Exploring diffraction with a pilot-wave model

The seminal experiments of Yves Couder and Emmanuel Fort demonstrated that a droplet walking on the surface of a fluid bath may exhibit behavior thought to be peculiar to the quantum realm. One of their experiments suggested that single-particle diffraction and interference may be obtained when a walker crosses a single- or a double-aperture between submerged barriers (Couder, Y. & Fort, E. Phys. Rev. Lett. 97, 154101, 2006). Later experiments with finer control of experimental parameters yielded different results, thus reopening the question of the extent of the analogy between walkers and quantum particles (Andersen, A. et al. Phys. Rev. E 92, 013006, 2015; Pucci, G. et al. J. Fluid Mech. 835, 1136-1156, 2018; Rode, M. et al. Phys. Rev. Fluids 4, 104801, 2019).

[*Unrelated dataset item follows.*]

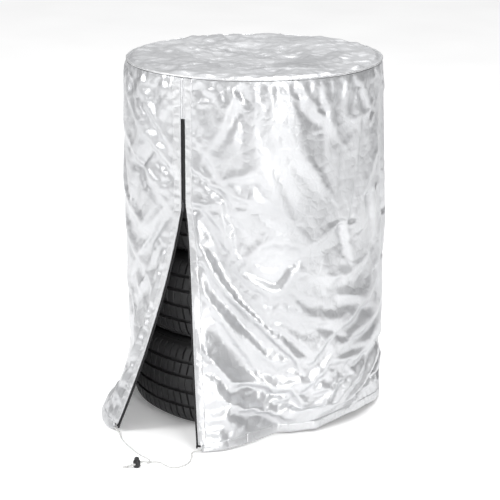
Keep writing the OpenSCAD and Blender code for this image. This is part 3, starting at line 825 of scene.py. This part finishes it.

Here we use the pilot-wave model developed by Oza et al. (J. Fluid Mech. 737, 552-570, 2013) to explore the diffraction of a two-dimensional, wave-piloted particle by one-dimensional barriers. While our results are generally different from the Fraunhofer diffraction patterns in optics, the statistical distribution of deflection angles generally exhibits multiple peaks, the number of which depends on the obstacle geometry.